The station’s roof is styled to look like a magic carpet, consisting of numerous gold anodized pyramids with two types of images: sun rays and night stars.

13. Tretyakovskaya

This station leads to the famous State Tretyakov Gallery, the foremost repository of Russian fine art in the world. The station walls are decorated with bronze bas-reliefs that celebrate Russian artists, sculptors and icon painters. Above the portal on the way to the escalators you’ll see a large image of the Tretyakov Gallery.

12. Tsvetnoy Boulevard

This is the closest station to one of the oldest circuses in the capital - the Moscow Circus on Tsvetnoy Boulevard, and it was designed appropriately. For instance, in the underpass you’ll see a huge colorful illuminated stained-glass window showing сircus performers.

11. Park Pobedy (Blue Line)

The interior is an ode to the great victories of the Russian people, including the War of 1812 against Napoleon and World War II. Designed by the famous Soviet and Russian artist, Zurab Tsereteli, the southern and northern halls each celebrate the two victories.

10. Park Kultury (Circle Line)

This station leads to Moscow’s main park, Gorky Park, and includes five types of marble, from veined light gray to black. Other features include chandeliers and marble bas-reliefs that depict the labor and leisure activities of the Soviet people, as well as activities at Gorky Park, including flying model planes, dancing and playing football and tennis.

9. Slavyansky Bulvar

This modern station was opened in 2008. Nevertheless, it follows the aesthetic standards set by older stations. Inspired by the works of famous French architect Hector Guimard, Slavyansky Bulvar is peculiarly decorated with metal trees, branches and leaves. It’s clearly reminiscent of the sophisticated metro in Paris.

8. Ploschad Revolutsii

Ploschad Revolutsii is devoted to the Bolshevik Revolution of 1917, and has 76 bronze statues that depict its main participants: soldiers, peasants, sailors, workers, engineers, students and many others. Due to the limited space in the alcoves where the statues reside, many of the figures are either sitting down, kneeling, or crouched. Don’t forget to rub a dog’s nose for good luck!

7. Taganskaya (Circle Line)

Medieval architecture is the main theme of this station's design. Intersections of the arches create a kind of cross vault similar to those found in medieval Russian boyar chambers. The pillars are decorated with majolica panels in the style of the studio of Andrea della Robbia, the famous 16th century Florentine sculptor.

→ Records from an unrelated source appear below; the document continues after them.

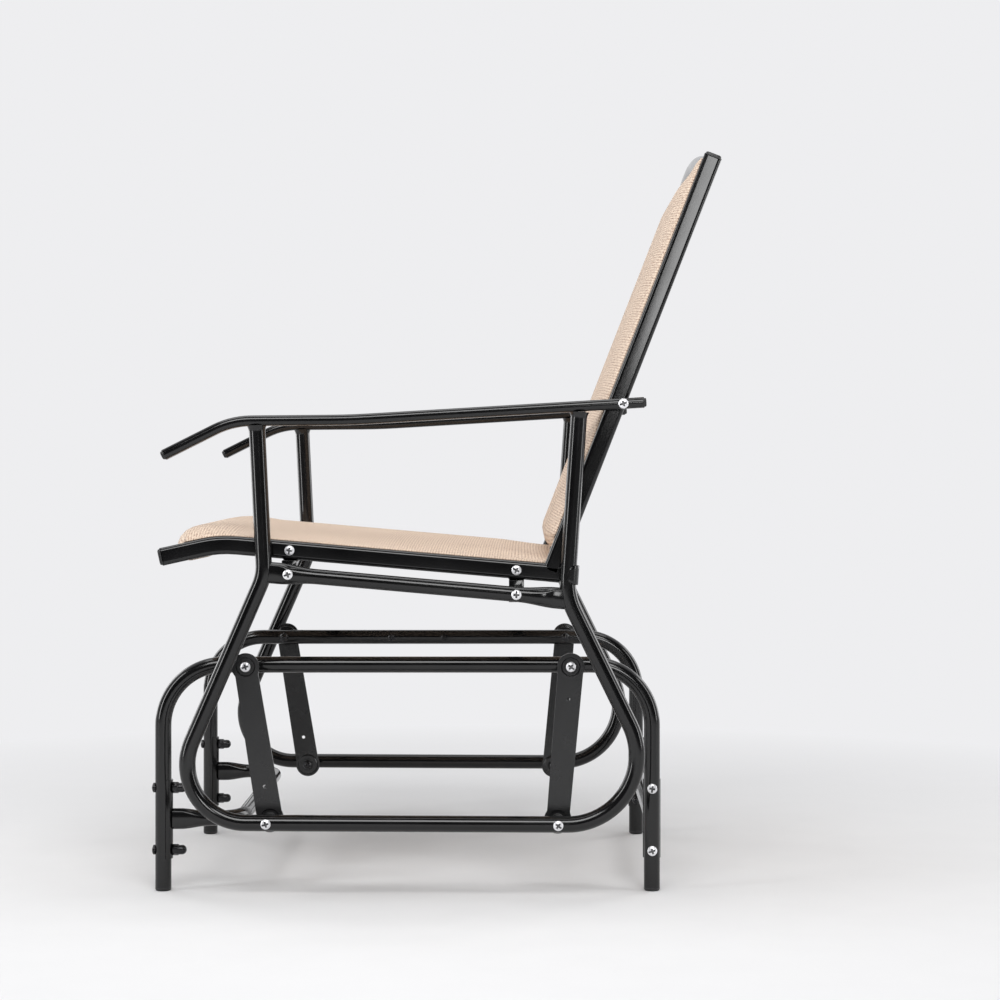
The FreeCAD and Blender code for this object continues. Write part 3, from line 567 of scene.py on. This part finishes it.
def welded_tube(mesh, line, size, across=ACROSS):
    """A tube that swells a little at both ends, where it is welded on."""
    spots = [WELD_RUN * (at / WELD_STEPS) ** WELD_CROWDED for at in range(WELD_STEPS + 1)]
    head = [line[0] + (line[1] - line[0]).normalized() * spot for spot in spots]
    tail = [line[-1] + (line[-2] - line[-1]).normalized() * spot for spot in reversed(spots)]
    swollen = [size + WELD_SWELL * (1 - spot / WELD_RUN) ** WELD_HOLLOW for spot in spots]
    middle = line[1:-1]
    sweep_tube(mesh, head + middle + tail, swollen + [size] * len(middle) + swollen[::-1],
               across=across)


for side, sign in SIDES.items():
    mesh = bmesh.new()
    welded_tube(mesh, bent_line(in_side_view(LOOP_POINTS, sign * LOOP_OUT), LOOP_BENDS), TUBE)
    add_piece(f"painted_side_loop_{side}", mesh, black_paint, "seat", "frame_paint",
              f"side_loop_{side}")

# Armrests. Flat oval tubes, 24 by 13 mm, that curve down at the front, with a plastic plug
# in each end.
ARM_POINTS = [(-0.3281, 0.5408), (-0.2471, 0.5814), (-0.1044, 0.5826), (0.2502, 0.6037)]
ARM_BENDS = [0.102, 0.900]
ARM_SHAPE, ARM_SIDES = (0.024, 0.013, 0.006), 40
PLUG = 0.004
PLUG_STEPS = [(-0.001, 0.0), (0.0009, 0.0), (0.0013, 0.0006), (0.0016, 0.0022),
              (0.0030, 0.0026), (PLUG - 0.0003, 0.0036), (PLUG, 0.0052)]


def tube_plugs(mesh, line, shape, ends):
    """Plastic plugs: a rim as wide as the tube, and a smaller domed step beyond it."""
    wide, tall, corner = shape
    for at, after in ends:
        end = line[at]
        out = (end - line[after]).normalized()
        sweep_tube(mesh, [end + out * along for along, less in PLUG_STEPS],
                   [wide - less for along, less in PLUG_STEPS],
                   [tall - less for along, less in PLUG_STEPS],
                   [max(0.0005, corner - less / 2) for along, less in PLUG_STEPS])


for side, sign in SIDES.items():
    mesh = bmesh.new()
    arm_line = bent_line(in_side_view(ARM_POINTS, sign * LOOP_OUT), ARM_BENDS)
    sweep_tube(mesh, arm_line, *ARM_SHAPE, sides=ARM_SIDES)
    add_piece(f"oval_armrest_{side}", mesh, black_paint, "seat", "frame_paint",
              f"armrest_{side}")
mesh = bmesh.new()
for sign in SIDES.values():
    tube_plugs(mesh, in_side_view(ARM_POINTS, sign * LOOP_OUT), ARM_SHAPE, ((0, 1), (-1, -2)))
add_piece("stepped_armrest_plugs", mesh, black_plastic, "seat", "plug_plastic",
          "armrest_plugs")

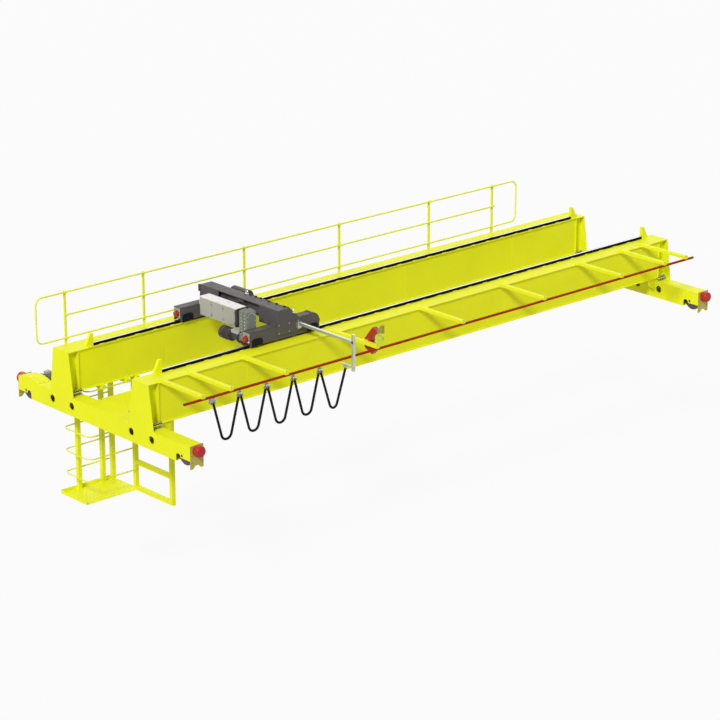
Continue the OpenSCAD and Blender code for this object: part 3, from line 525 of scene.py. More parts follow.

Instead of images of the Madonna on the walls, you’ll find profiles of heroes of the Soviet Army, such as sailors, tank operators and pilots, who bask in glory with victorious banners and bayonets that are painted with enamel and gilding.

6. Novokuznetskaya

Despite being built during World War II, the station is luxuriously decorated. Enormous marble benches with Renaissance-style sculpted armrests line the platforms. Above this are bronze decorative medallions with pictures of flags, shields and guns, as well as portraits of Russian military commanders.

The ceiling in the middle of the hall is decorated with giant brass chandeliers and six mosaics with motifs designed by Alexander Deineka that depict daily life in the USSR.

5. Kievskaya (Circle Line)

This station on the Circle Line was built under the personal supervision of Soviet leader Nikita Khrushchev. With its elegant decor and multiple mosaics, Khrushchev wanted to pay tribute to his Ukrainian homeland. Following the station’s opening, the Soviet leader fought excesses in architecture, thereby ensuring the unrivaled glory of this underground “palace.” The lobby, like those at other stations, is decorated with marble and granite, and the columns are decorated with 18 mosaic panels in the Florentine tradition. The bas-relief panels tell the history of relations between Russia and Ukraine, from the time of the Pereyaslav Rada in 1654 when the Cossacks swore an oath to the Russian Tsar, to the October Revolution in 1917. 

4. Teatralnaya

This station leads to the Bolshoi Theater, Red Square and the Kremlin, so it’s no surprise that its rich ornamentation was designed to impress both Russians and foreigners. The space is decorated with giant porcelain reliefs that depict the dances and music of the peoples of the USSR. These dancing figures and musicians, who are wearing traditional costumes, represent just seven of the Soviet republics – Georgia, Armenia, Kazakhstan, Uzbekistan, Ukraine, Belarus and Russia.

3. Mayakovskaya

This Art Deco masterpiece opened in 1938 and was designed by architect Alexey Dushkin. During construction the most modern techniques of the time were used. Instead of heavy pillars, there are high, slender columns made of aircraft steel that create the feeling of a large hall. There are also numerous mosaics based on the sketches of Alexander Deineka. Their theme is “24 Hours in the Land of the Soviets,” and they depict popular Soviet themes with titles such as Two Airplanes, Grain Harvesting, Airship over the Spassky Tower, and more.

2. Novoslobodskaya

This station is best known for its 32 stained-glass panels designed by artist Pavel Korin. There is an urban legend that before its opening the architects were afraid that the station would resemble a Catholic church. Today, Muscovites liken it to an incredible underwater world.

Six of the stained-glass panels depict people from different professions including a musician, an agronomist and an architect. The remaining 26 panels contain intricate geometric patterns and stars.

1. Komsomolskaya (Circle Line)

This station represents the high point of the Stalinist Empire style, with elegant bronze chandeliers, marble arcades and monumental mosaics made from smalt. 

Today, the station is adorned with eight mosaic panels designed in the style of ancient church architecture. They depict famous Russian warriors, commanders, and revolutionary leader Vladimir Lenin, who is depicted giving a speech on Red Square.